• DATA LINES
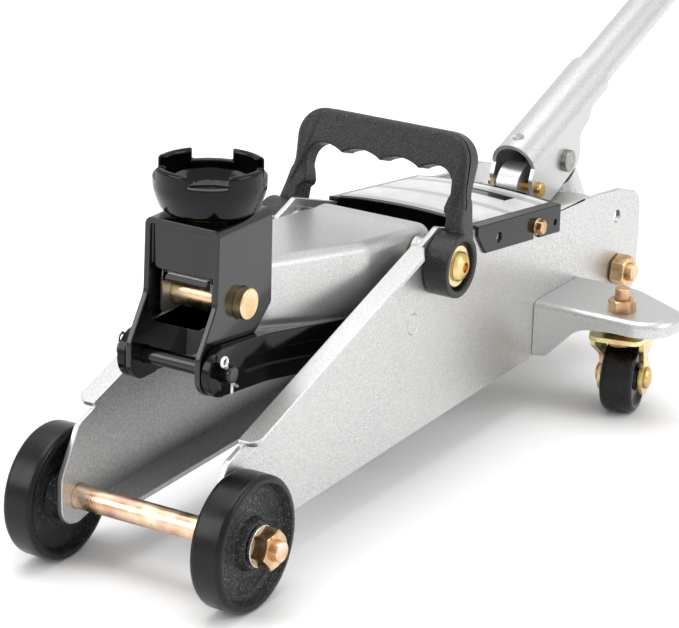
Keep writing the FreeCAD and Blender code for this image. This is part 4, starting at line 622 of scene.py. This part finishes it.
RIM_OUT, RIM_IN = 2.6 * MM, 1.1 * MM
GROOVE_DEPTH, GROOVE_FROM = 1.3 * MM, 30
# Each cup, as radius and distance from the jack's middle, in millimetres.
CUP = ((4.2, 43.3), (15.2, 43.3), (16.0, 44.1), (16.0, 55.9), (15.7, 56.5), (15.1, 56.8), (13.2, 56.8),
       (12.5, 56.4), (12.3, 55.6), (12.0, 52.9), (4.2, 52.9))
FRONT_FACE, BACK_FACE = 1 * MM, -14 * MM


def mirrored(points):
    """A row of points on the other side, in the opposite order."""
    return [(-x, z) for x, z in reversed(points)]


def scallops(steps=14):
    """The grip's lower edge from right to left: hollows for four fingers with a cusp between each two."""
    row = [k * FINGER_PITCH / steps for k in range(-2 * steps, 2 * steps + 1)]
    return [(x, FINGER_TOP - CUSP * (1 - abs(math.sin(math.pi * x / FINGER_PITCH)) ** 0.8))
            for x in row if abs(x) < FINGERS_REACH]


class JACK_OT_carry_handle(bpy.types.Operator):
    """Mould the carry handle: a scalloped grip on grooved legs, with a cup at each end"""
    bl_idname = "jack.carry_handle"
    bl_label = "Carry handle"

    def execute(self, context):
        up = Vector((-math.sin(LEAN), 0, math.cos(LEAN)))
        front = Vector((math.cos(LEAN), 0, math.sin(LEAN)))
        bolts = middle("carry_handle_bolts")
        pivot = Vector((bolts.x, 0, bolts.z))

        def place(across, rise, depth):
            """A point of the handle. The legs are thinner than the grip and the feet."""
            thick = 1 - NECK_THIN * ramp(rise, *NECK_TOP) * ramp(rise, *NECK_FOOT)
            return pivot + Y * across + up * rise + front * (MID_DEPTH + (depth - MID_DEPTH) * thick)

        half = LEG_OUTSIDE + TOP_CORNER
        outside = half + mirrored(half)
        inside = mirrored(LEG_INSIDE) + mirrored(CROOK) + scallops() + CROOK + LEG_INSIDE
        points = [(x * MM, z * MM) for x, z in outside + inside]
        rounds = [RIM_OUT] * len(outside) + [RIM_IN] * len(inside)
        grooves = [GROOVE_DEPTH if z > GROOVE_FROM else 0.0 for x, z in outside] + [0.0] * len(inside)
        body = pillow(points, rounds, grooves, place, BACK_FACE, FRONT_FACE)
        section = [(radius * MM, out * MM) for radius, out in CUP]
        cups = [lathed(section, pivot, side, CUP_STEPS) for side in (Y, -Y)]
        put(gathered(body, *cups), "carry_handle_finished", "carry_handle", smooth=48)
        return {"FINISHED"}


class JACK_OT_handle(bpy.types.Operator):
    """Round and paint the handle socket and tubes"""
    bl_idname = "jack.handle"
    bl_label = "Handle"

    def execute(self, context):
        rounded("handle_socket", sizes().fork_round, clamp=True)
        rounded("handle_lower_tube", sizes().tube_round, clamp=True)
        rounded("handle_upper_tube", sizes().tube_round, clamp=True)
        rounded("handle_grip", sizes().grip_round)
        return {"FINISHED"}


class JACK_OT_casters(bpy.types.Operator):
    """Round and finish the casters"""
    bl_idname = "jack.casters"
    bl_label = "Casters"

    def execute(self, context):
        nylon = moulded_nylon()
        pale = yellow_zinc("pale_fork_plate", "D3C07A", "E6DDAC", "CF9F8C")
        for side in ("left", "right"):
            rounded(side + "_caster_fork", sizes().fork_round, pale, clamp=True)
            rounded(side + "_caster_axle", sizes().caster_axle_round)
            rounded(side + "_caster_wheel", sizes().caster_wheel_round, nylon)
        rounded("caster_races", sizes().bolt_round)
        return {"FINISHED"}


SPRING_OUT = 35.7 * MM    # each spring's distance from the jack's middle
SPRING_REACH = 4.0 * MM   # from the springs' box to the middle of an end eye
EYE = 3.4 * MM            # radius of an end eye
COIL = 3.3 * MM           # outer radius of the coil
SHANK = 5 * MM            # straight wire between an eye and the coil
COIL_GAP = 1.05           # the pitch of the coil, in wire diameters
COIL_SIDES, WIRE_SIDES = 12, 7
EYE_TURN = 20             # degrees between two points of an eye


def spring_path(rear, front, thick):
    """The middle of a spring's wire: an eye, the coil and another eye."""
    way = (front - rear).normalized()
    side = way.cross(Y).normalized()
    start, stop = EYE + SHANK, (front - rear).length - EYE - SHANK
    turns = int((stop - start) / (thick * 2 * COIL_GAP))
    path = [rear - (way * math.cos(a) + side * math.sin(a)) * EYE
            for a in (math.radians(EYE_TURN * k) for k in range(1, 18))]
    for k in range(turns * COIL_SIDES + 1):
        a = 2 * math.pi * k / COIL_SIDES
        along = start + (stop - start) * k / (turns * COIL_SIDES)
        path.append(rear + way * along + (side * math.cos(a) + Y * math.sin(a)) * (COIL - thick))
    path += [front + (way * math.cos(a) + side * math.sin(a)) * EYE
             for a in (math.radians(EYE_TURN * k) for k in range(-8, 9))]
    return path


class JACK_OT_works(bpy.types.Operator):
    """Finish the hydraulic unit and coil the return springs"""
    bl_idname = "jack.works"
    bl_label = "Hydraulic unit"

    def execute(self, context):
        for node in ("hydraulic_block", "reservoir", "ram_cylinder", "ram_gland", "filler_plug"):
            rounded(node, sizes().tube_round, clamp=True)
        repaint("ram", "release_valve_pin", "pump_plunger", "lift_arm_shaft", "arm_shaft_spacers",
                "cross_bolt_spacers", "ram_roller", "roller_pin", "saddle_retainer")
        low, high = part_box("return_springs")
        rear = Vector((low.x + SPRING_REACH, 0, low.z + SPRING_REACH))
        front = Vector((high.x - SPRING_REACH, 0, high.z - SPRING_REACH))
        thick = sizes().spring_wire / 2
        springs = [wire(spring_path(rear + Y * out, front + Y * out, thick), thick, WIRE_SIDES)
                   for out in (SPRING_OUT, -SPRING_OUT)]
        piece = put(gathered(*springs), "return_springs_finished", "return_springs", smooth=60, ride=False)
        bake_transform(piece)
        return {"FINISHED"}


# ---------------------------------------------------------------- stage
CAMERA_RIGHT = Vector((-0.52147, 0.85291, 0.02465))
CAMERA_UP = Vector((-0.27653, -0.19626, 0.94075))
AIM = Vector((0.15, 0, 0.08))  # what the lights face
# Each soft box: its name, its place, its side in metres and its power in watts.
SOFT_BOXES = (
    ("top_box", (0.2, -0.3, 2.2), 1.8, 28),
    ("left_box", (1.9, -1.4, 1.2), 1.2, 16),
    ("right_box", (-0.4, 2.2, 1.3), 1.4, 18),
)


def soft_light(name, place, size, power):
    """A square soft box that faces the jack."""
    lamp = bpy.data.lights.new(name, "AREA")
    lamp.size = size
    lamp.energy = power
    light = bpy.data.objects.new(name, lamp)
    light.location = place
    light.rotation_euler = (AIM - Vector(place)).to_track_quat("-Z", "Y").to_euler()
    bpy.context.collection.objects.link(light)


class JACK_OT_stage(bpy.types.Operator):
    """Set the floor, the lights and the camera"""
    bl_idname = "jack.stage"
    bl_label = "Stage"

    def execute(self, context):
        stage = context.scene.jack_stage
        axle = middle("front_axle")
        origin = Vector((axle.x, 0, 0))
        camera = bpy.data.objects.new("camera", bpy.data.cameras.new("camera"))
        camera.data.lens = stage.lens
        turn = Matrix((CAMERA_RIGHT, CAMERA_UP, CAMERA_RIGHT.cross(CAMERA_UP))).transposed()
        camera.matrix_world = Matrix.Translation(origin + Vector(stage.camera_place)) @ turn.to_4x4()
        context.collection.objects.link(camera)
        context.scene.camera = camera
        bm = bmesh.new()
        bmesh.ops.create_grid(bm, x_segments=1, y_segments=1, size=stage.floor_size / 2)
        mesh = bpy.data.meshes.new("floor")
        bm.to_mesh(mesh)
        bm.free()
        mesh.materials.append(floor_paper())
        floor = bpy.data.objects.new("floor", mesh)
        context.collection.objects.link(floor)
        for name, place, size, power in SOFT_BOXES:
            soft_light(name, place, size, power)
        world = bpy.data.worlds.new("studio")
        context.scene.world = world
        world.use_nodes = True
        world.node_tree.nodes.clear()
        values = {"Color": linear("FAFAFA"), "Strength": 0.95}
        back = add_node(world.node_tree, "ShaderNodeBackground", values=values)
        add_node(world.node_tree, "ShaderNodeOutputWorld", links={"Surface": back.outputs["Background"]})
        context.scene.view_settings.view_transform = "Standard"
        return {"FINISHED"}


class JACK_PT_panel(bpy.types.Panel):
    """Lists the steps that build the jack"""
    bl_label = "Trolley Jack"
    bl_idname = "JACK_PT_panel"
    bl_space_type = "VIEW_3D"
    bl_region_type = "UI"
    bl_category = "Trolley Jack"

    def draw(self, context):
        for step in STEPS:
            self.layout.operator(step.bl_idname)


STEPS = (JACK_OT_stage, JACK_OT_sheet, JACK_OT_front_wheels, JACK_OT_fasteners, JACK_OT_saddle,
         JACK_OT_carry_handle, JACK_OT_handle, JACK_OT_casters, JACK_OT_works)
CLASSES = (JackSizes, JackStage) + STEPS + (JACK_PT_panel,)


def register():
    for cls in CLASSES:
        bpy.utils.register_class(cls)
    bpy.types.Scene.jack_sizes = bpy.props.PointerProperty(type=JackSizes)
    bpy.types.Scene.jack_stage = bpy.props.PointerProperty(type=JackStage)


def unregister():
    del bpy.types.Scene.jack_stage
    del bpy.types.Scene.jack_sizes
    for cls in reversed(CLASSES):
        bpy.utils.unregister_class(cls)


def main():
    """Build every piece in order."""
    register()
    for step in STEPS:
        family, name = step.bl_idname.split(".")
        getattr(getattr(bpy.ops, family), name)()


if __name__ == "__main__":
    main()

• DIRECTIONS FOR THIS TASK
Include the first line, the line containing "FRONT_FACE, BACK_FACE = 1 * MM, -14 * MM", and every line between them, copied exactly from the material above; output no other line.

• REPLY TO THE TASK
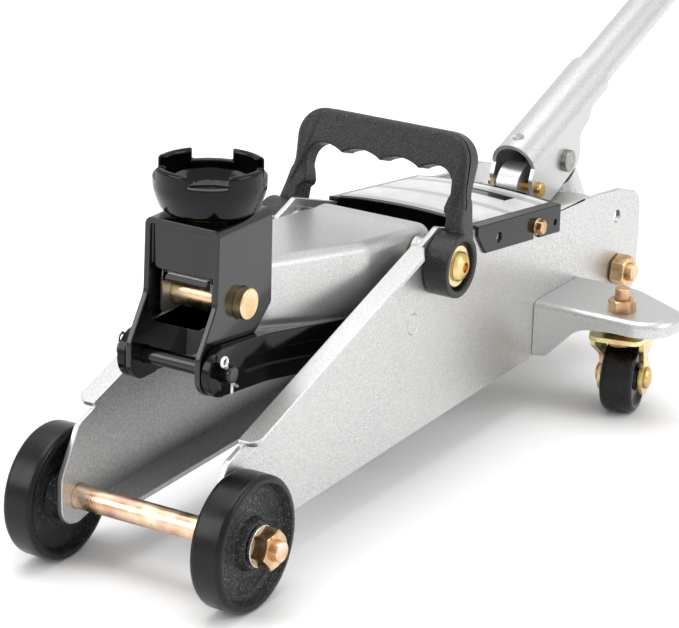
Keep writing the FreeCAD and Blender code for this image. This is part 4, starting at line 622 of scene.py. This part finishes it.
RIM_OUT, RIM_IN = 2.6 * MM, 1.1 * MM
GROOVE_DEPTH, GROOVE_FROM = 1.3 * MM, 30
# Each cup, as radius and distance from the jack's middle, in millimetres.
CUP = ((4.2, 43.3), (15.2, 43.3), (16.0, 44.1), (16.0, 55.9), (15.7, 56.5), (15.1, 56.8), (13.2, 56.8),
       (12.5, 56.4), (12.3, 55.6), (12.0, 52.9), (4.2, 52.9))
FRONT_FACE, BACK_FACE = 1 * MM, -14 * MM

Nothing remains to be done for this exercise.